DIRECTIONS:
Can you output the records below exactly as they are written?

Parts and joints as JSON:
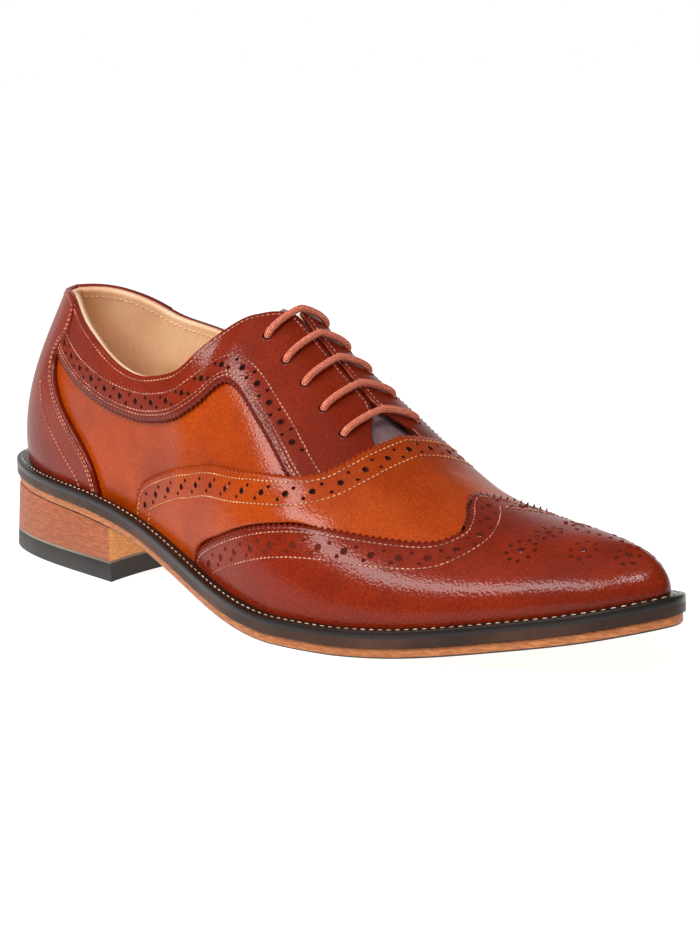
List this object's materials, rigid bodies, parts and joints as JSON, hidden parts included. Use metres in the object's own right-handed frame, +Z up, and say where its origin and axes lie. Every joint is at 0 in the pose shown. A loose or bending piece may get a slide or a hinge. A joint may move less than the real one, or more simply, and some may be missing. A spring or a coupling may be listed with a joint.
{
  "type": "brogue shoe",
  "caption": "Wing-tip brogue oxford for the right foot: two-tone perforated upper, laced closed, welt, leather sole and stacked heel.",
  "frame": {"origin": "on the floor, below the middle of the shoe's bounding box", "axes": "+X from heel to toe, +Y to the inner side of the foot, +Z up"},
  "size_m": [0.3082, 0.0988, 0.0963],
  "materials": {
    "tan_calf": "grained and polished, burnished at the edges",
    "brown_calf": "grained and polished",
    "tongue_calf": "grained and polished",
    "beige_lining": "undyed lining leather, matt",
    "black_edge": "black edge dressing, polished",
    "outsole_leather": "tan sole leather, satin",
    "stacked_heel": "stacked and stained, satin",
    "black_rubber": "matt",
    "lace_cord": "round waxed cord"
  },
  "bodies": {
    "root": {"facing_inner": "brown_calf", "facing_outer": "brown_calf", "heel_block": "stacked_heel", "heel_counter": "brown_calf", "heel_top_piece": "black_rubber", "insole": "beige_lining", "lace_bar_1": "lace_cord", "lace_bar_2": "lace_cord", "lace_bar_3": "lace_cord", "lace_bar_4": "lace_cord", "lace_bar_5": "lace_cord", "midsole": "black_edge", "outsole": "outsole_leather", "tongue": "tongue_calf", "upper": "tan_calf", "vamp": "tan_calf", "welt": "black_edge", "wing_cap": "brown_calf"}
  },
  "joints": []
}
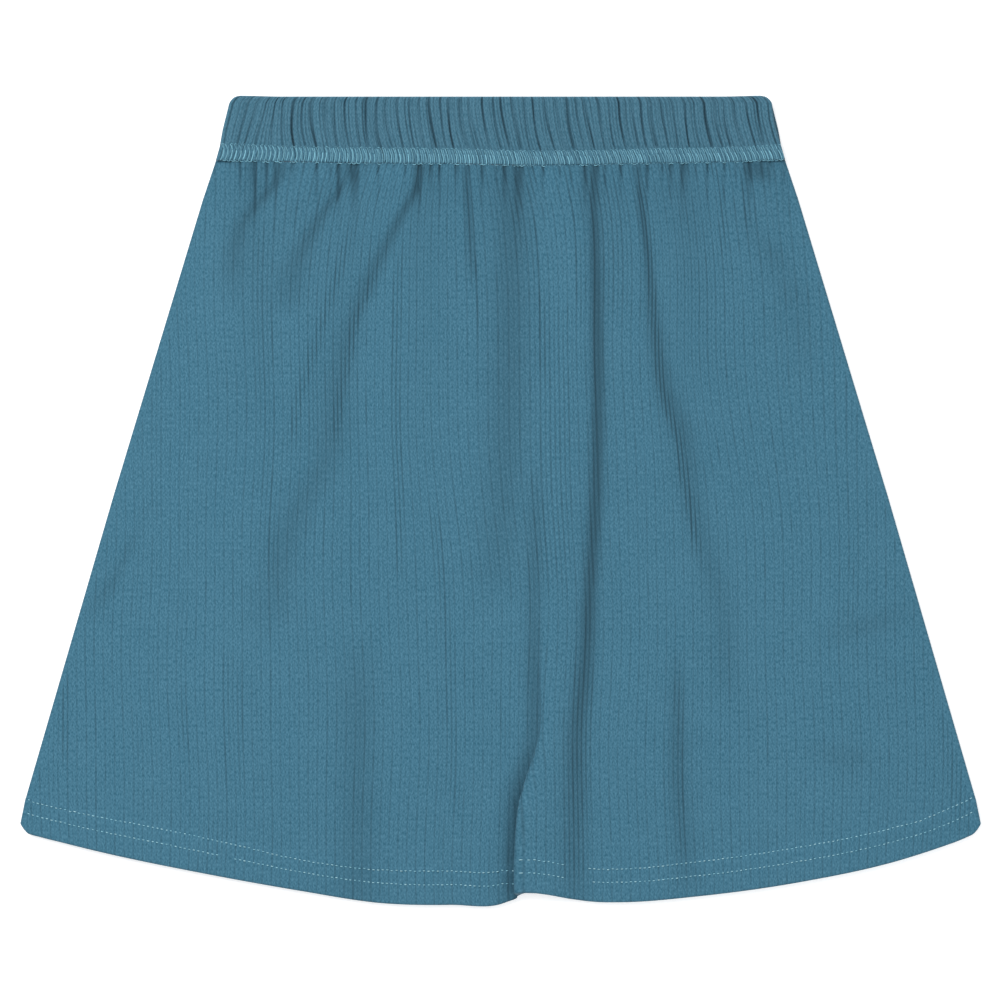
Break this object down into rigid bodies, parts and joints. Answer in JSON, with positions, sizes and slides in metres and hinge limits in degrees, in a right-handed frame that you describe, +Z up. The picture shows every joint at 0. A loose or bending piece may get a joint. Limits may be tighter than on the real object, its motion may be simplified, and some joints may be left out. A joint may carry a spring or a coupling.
{
  "type": "a-line skirt",
  "caption": "Child's pull-on a-line skirt in fine rib knit, laid flat: gathered elastic waistband, soft folds, curved turned-up hem.",
  "frame": {"origin": "on the surface under the middle of the outline, at the bottom centre of the bounding box", "axes": "+X across the skirt, +Y from the hem towards the waistband, +Z up out of the front panel, away from the surface it lies on"},
  "size_m": [0.4808, 0.4054, 0.0104],
  "materials": {
    "rib_knit": "dusty teal fine rib knit, matt with a soft nap, straight vertical ribs",
    "band_knit": "the same dusty teal rib knit drawn into gathers over elastic, slightly darker in its creases"
  },
  "bodies": {
    "root": {"front_panel": "rib_knit", "back_panel": "rib_knit", "waistband_front": "band_knit", "waistband_back": "band_knit"}
  },
  "joints": []
}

CORRECT RESPONSE:
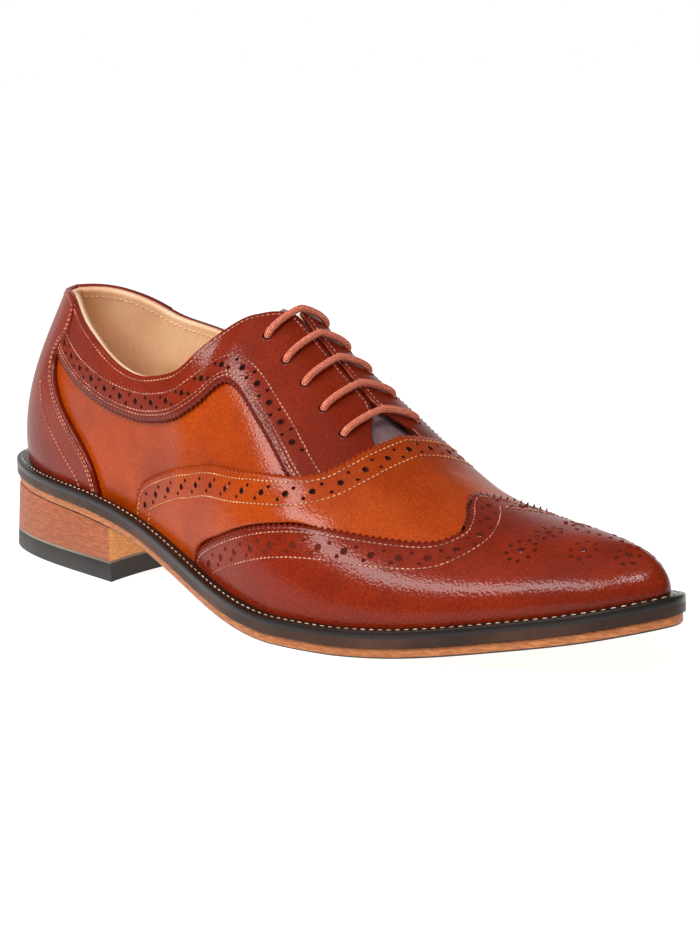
List this object's materials, rigid bodies, parts and joints as JSON, hidden parts included. Use metres in the object's own right-handed frame, +Z up, and say where its origin and axes lie. Every joint is at 0 in the pose shown. A loose or bending piece may get a slide or a hinge. A joint may move less than the real one, or more simply, and some may be missing. A spring or a coupling may be listed with a joint.
{
  "type": "brogue shoe",
  "caption": "Wing-tip brogue oxford for the right foot: two-tone perforated upper, laced closed, welt, leather sole and stacked heel.",
  "frame": {"origin": "on the floor, below the middle of the shoe's bounding box", "axes": "+X from heel to toe, +Y to the inner side of the foot, +Z up"},
  "size_m": [0.3082, 0.0988, 0.0963],
  "materials": {
    "tan_calf": "grained and polished, burnished at the edges",
    "brown_calf": "grained and polished",
    "tongue_calf": "grained and polished",
    "beige_lining": "undyed lining leather, matt",
    "black_edge": "black edge dressing, polished",
    "outsole_leather": "tan sole leather, satin",
    "stacked_heel": "stacked and stained, satin",
    "black_rubber": "matt",
    "lace_cord": "round waxed cord"
  },
  "bodies": {
    "root": {"facing_inner": "brown_calf", "facing_outer": "brown_calf", "heel_block": "stacked_heel", "heel_counter": "brown_calf", "heel_top_piece": "black_rubber", "insole": "beige_lining", "lace_bar_1": "lace_cord", "lace_bar_2": "lace_cord", "lace_bar_3": "lace_cord", "lace_bar_4": "lace_cord", "lace_bar_5": "lace_cord", "midsole": "black_edge", "outsole": "outsole_leather", "tongue": "tongue_calf", "upper": "tan_calf", "vamp": "tan_calf", "welt": "black_edge", "wing_cap": "brown_calf"}
  },
  "joints": []
}
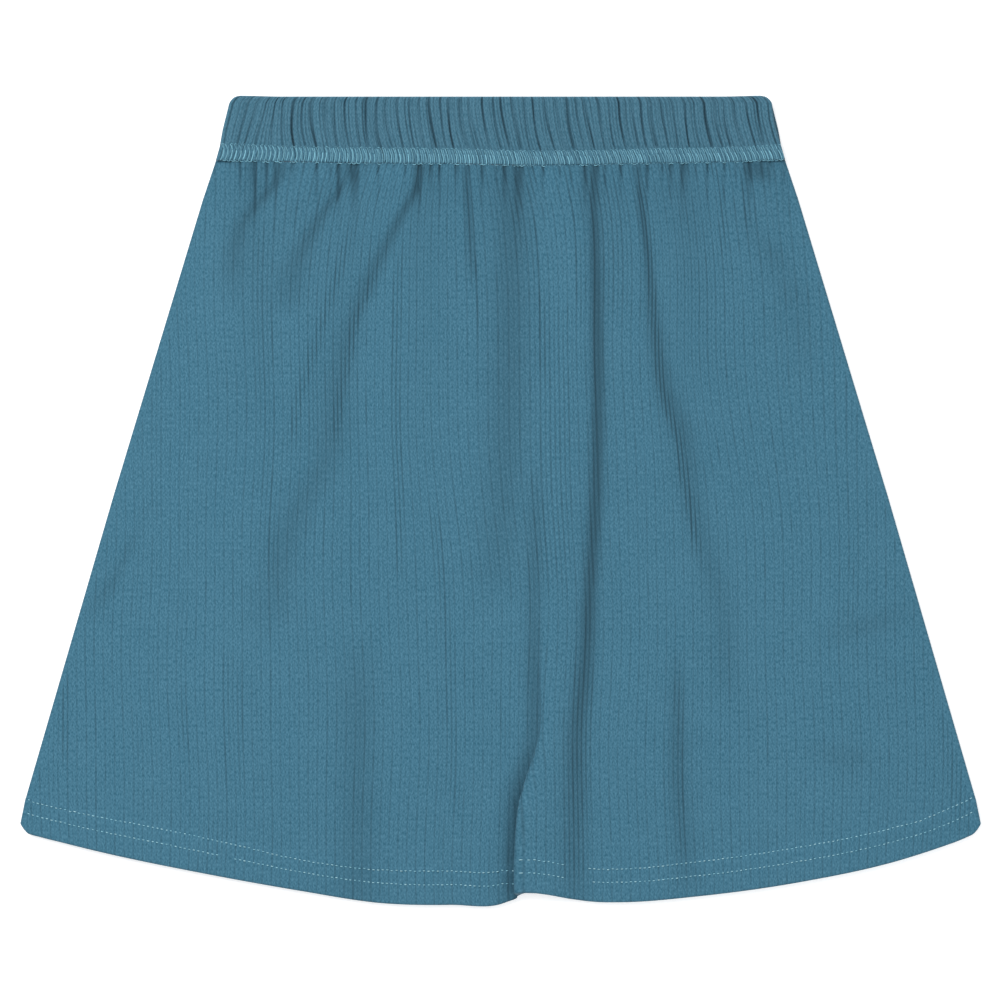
Break this object down into rigid bodies, parts and joints. Answer in JSON, with positions, sizes and slides in metres and hinge limits in degrees, in a right-handed frame that you describe, +Z up. The picture shows every joint at 0. A loose or bending piece may get a joint. Limits may be tighter than on the real object, its motion may be simplified, and some joints may be left out. A joint may carry a spring or a coupling.
{
  "type": "a-line skirt",
  "caption": "Child's pull-on a-line skirt in fine rib knit, laid flat: gathered elastic waistband, soft folds, curved turned-up hem.",
  "frame": {"origin": "on the surface under the middle of the outline, at the bottom centre of the bounding box", "axes": "+X across the skirt, +Y from the hem towards the waistband, +Z up out of the front panel, away from the surface it lies on"},
  "size_m": [0.4808, 0.4054, 0.0104],
  "materials": {
    "rib_knit": "dusty teal fine rib knit, matt with a soft nap, straight vertical ribs",
    "band_knit": "the same dusty teal rib knit drawn into gathers over elastic, slightly darker in its creases"
  },
  "bodies": {
    "root": {"front_panel": "rib_knit", "back_panel": "rib_knit", "waistband_front": "band_knit", "waistband_back": "band_knit"}
  },
  "joints": []
}